1. An apparatus for compacting powder material into a spherical article, said apparatus comprising a punch and die assembly comprising a stationary die plate, a bore in said die plate, a punch disposed reciprocably in said bore, a compacting face on the end of said punch forming a first half-mold cavity and an annular surface surrounding said first half-mold cavity, a counterpunch having a flat annular end surface engageable with said die plate and overlapping the bore in said die plate without penetrating into said bore, a second half-mold cavity disposed within said counterpunch end annular surface, said second half-mold cavity being of a diameter equal to and being alignable with said first half-mold cavity alignable with said first half-mold cavity, means for reciprocating said punch to a position for compacting said powder material in a molding cavity formed by said first and second half-mold cavities, support and guide means for said counterpunch provided with an end face in constant engagement with said die plate, means for applying a clamping force to said counterpunch with the overlapping portion of the flat end surface thereof in engagement with said die plate, abutment means on said counterpunch for engagement with said support and guide means for transmitting said clamping force to said support and guide means, and a slot in said support and guide means providing clearance for said article partially projecting from said die plate during lateral motion of said support and guide means subsequent to release of said clamping force.
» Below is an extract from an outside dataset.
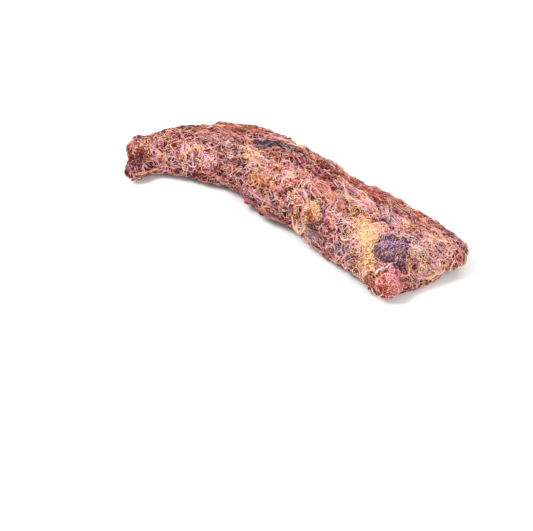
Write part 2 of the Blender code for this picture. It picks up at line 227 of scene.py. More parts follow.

2. The apparatus of claim 1 wherein said bore is in a die bushing disposed in said die plate and the flat end face of said counterpunch is engageable with an end of said bushing.

3. The apparatus of claim 1 wherein said clamping force is transmitted by said abutment to said support and guide means by spring bias means.

4. The apparatus of claim 1 wherein said powder compacting face is concave and forms a hemisphere, and said second half-mold cavity is a complementary hemisphere.